- _Work required_
The lines to be extracted run from the start of the listing through the line containing "channel_ledge_z = 8.8"; copy them exactly and nothing else.

•••

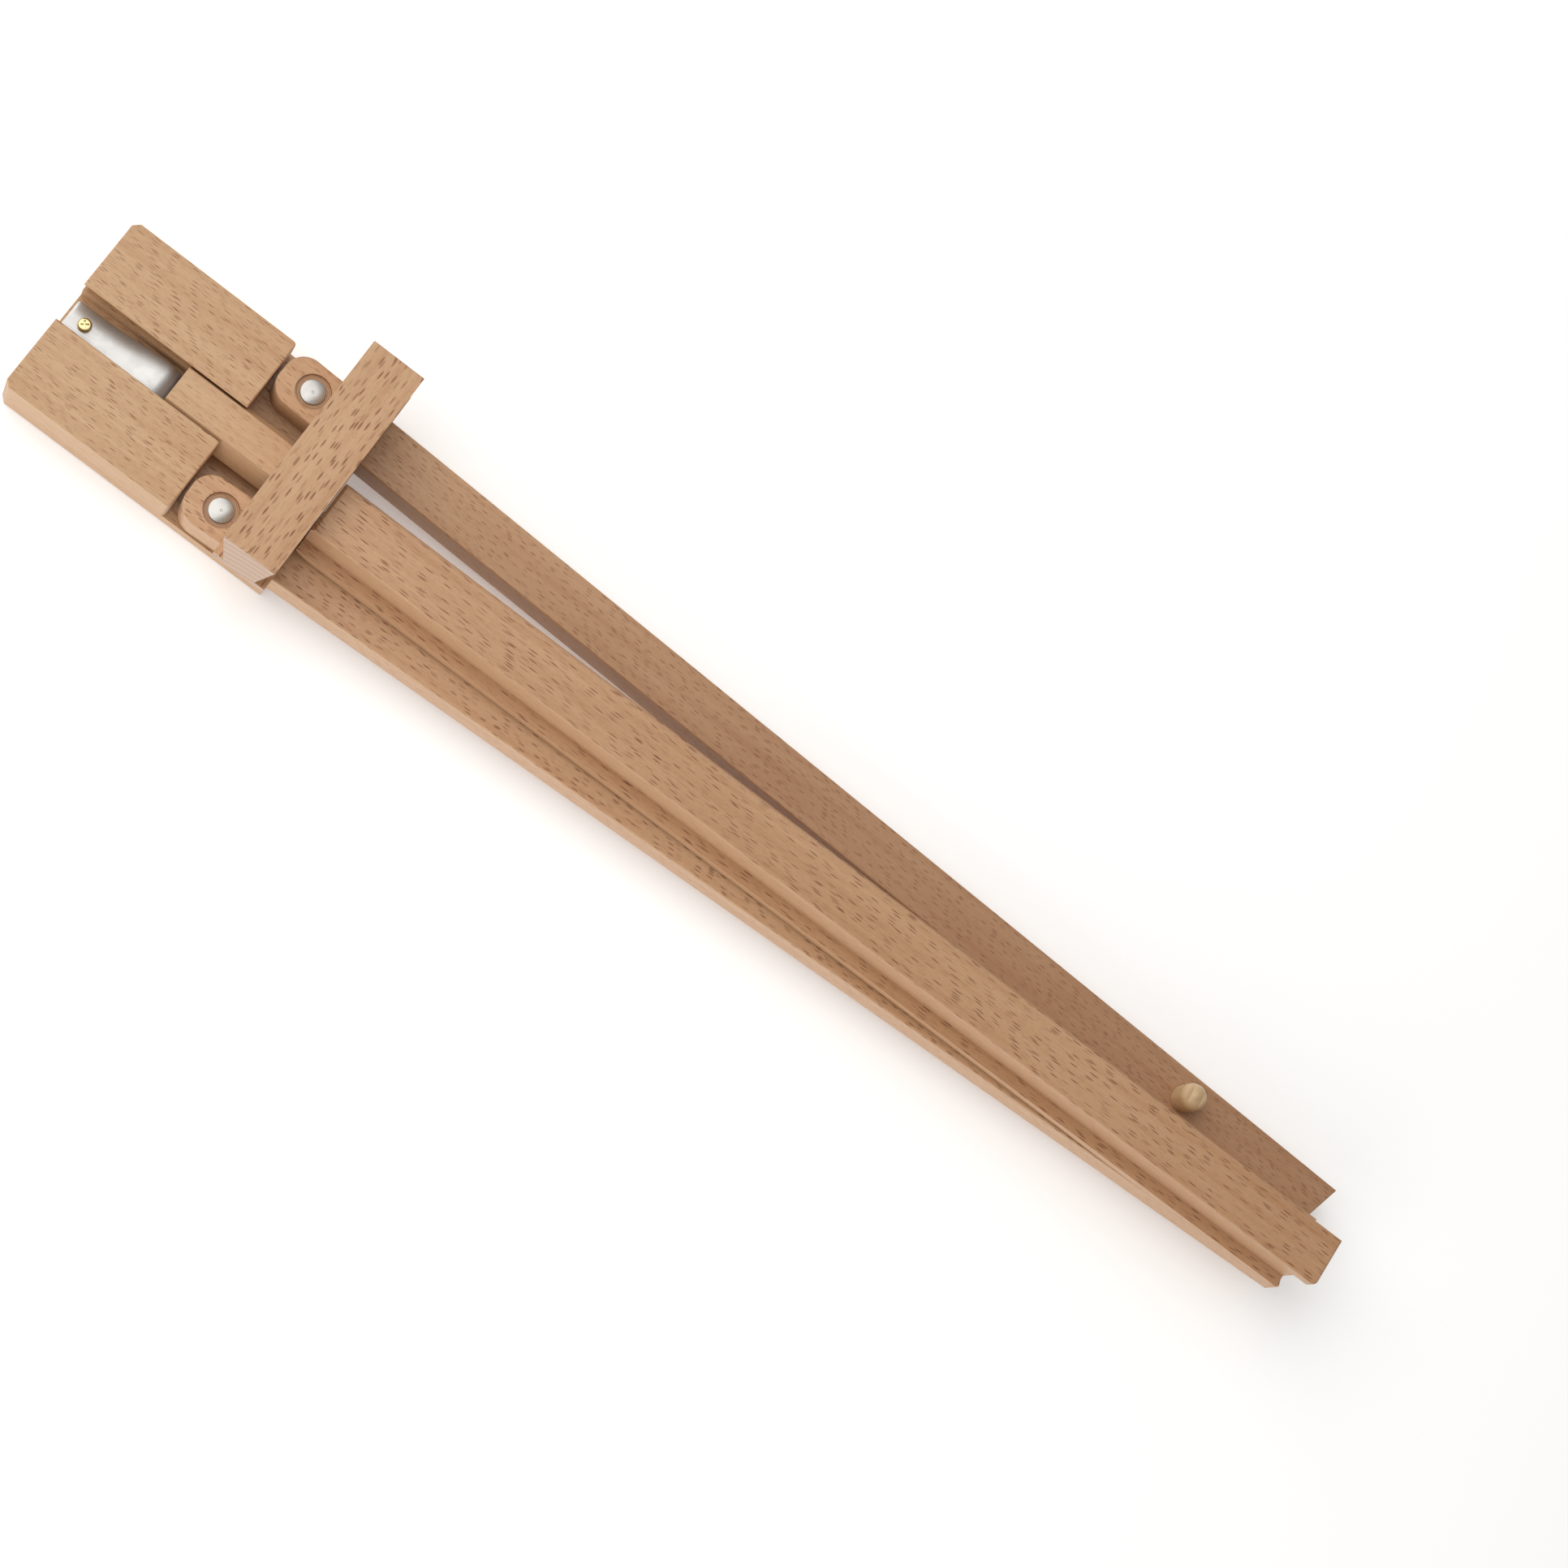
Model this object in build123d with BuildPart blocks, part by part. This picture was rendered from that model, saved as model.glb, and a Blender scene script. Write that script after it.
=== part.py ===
from build123d import *
import math
import os

# A folding three-legged stand of beech, lying folded. Two front legs turn on pins
# through a head board, a slider with a grooved crossbar runs in a channel on the
# head, and a rear prop leg lies on top of the front legs.
# X runs from the head toward the feet, Y is across, +Z is up. The origin is on the
# underside of the head board, midway between the two leg pins. All sizes are in mm.

# head board and the two jaws that form its channel
board_head_x = -65.6
board_foot_x = 21.7
board_width = 59.2
board_thickness = 4.6
board_corner_cut = 1.8
jaw_length = 54.2
jaw_top = 15.5
jaw_corner_round = 1.2
channel_mouth_width = 11.9
channel_wide_width = 18.0
channel_floor_width = 13.5
channel_ledge_z = 8.8

# slider: a dovetail tongue with the crossbar on top
tongue_head_x = -30.1
tongue_foot_x = 21.4
tongue_bottom = 4.9
tongue_top = 15.3
tongue_top_width = 10.5
tongue_wide_width = 17.0
tongue_low_width = 13.0
tongue_ledge_z = 9.1
tongue_groove_width = 10.7
tongue_groove_roof = 9.3
tongue_groove_end_x = 3.5
crossbar_x = 5.2
crossbar_width = 16.7
crossbar_length = 68.9
crossbar_centre_y = 1.5
crossbar_bottom = 15.8
crossbar_height = 22.1
crossbar_lip = 3.0
crossbar_groove_depth = 3.2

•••

- _Result of the exercise_
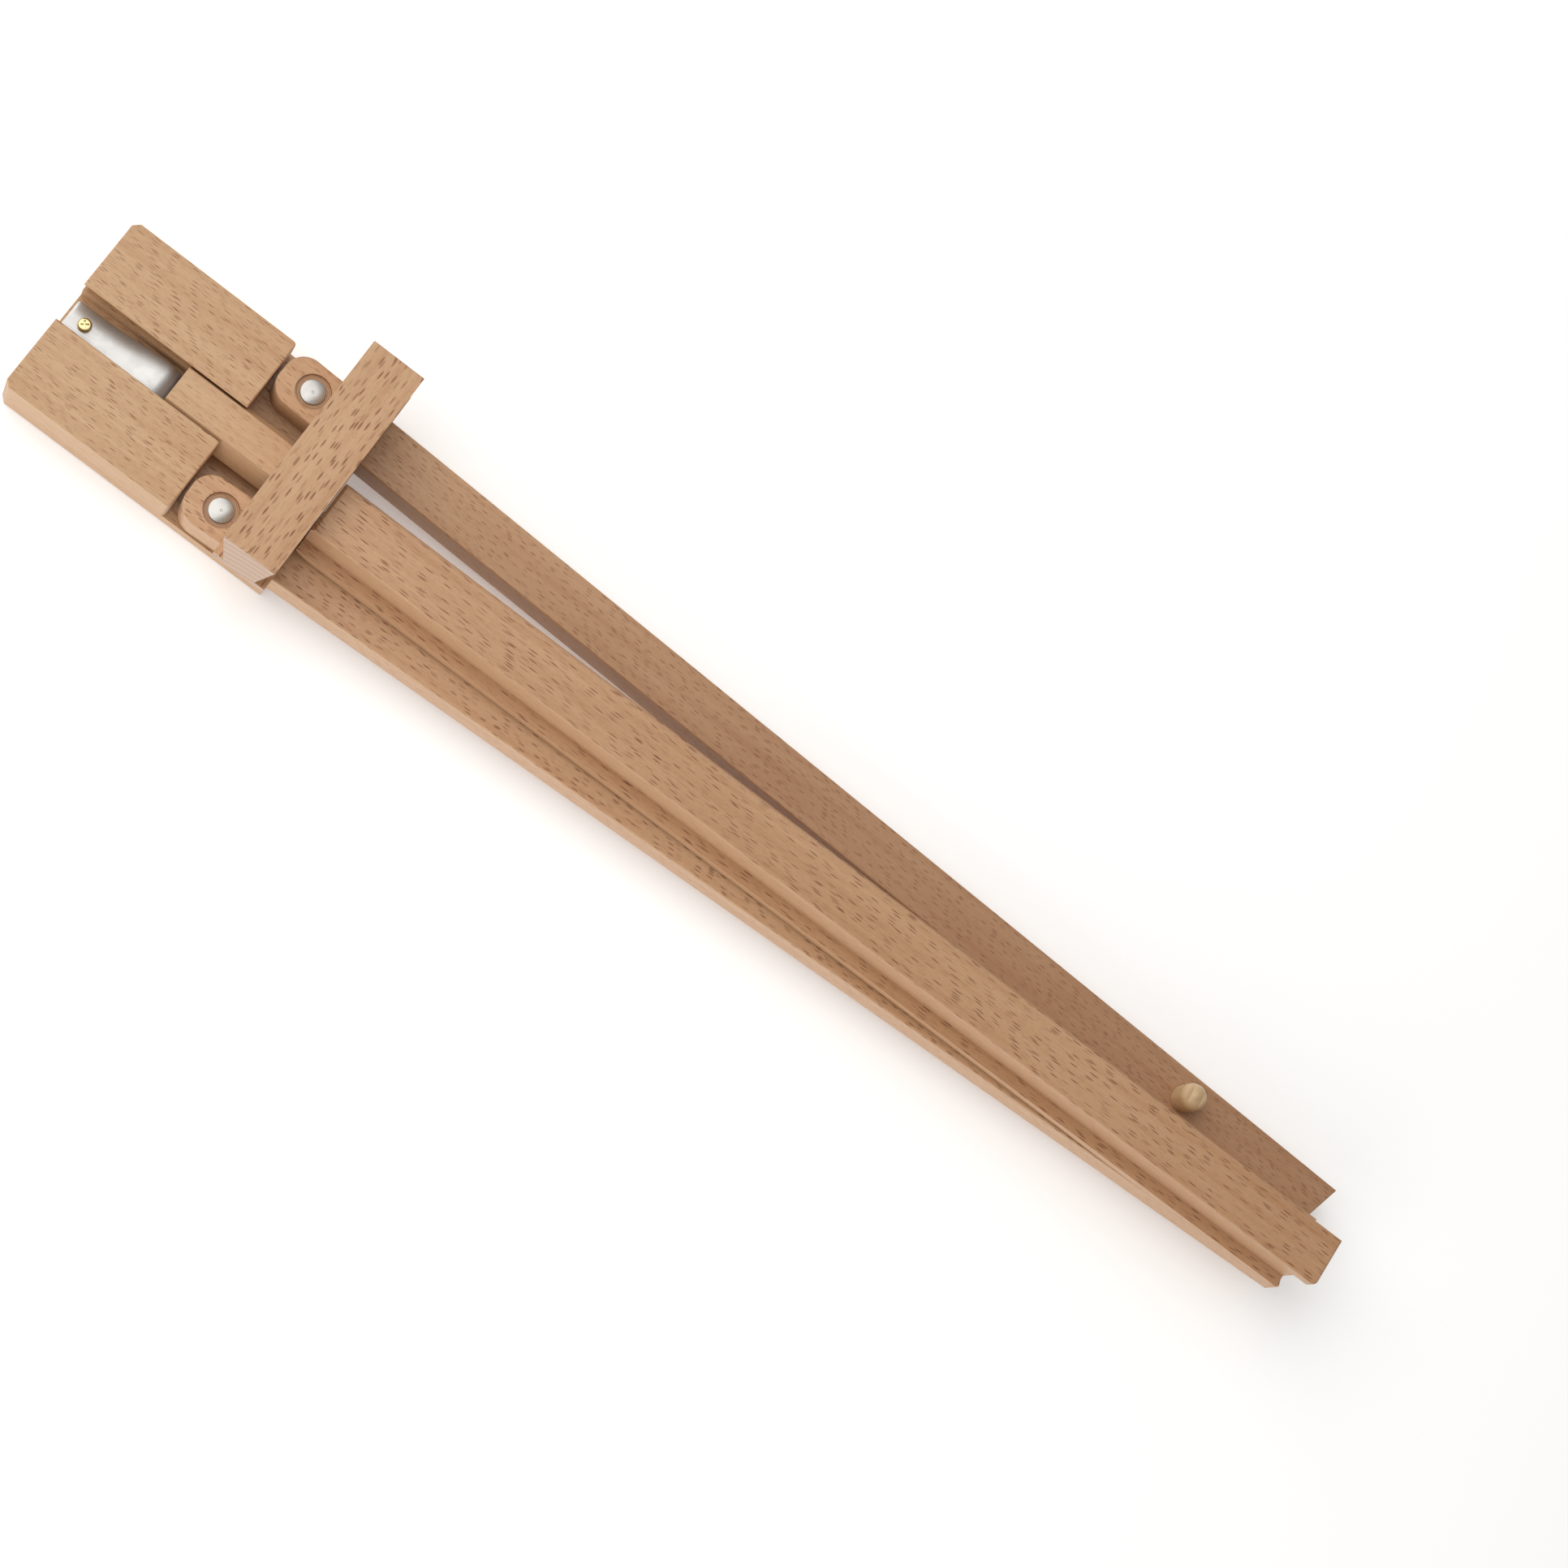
Model this object in build123d with BuildPart blocks, part by part. This picture was rendered from that model, saved as model.glb, and a Blender scene script. Write that script after it.
=== part.py ===
from build123d import *
import math
import os

# A folding three-legged stand of beech, lying folded. Two front legs turn on pins
# through a head board, a slider with a grooved crossbar runs in a channel on the
# head, and a rear prop leg lies on top of the front legs.
# X runs from the head toward the feet, Y is across, +Z is up. The origin is on the
# underside of the head board, midway between the two leg pins. All sizes are in mm.

# head board and the two jaws that form its channel
board_head_x = -65.6
board_foot_x = 21.7
board_width = 59.2
board_thickness = 4.6
board_corner_cut = 1.8
jaw_length = 54.2
jaw_top = 15.5
jaw_corner_round = 1.2
channel_mouth_width = 11.9
channel_wide_width = 18.0
channel_floor_width = 13.5
channel_ledge_z = 8.8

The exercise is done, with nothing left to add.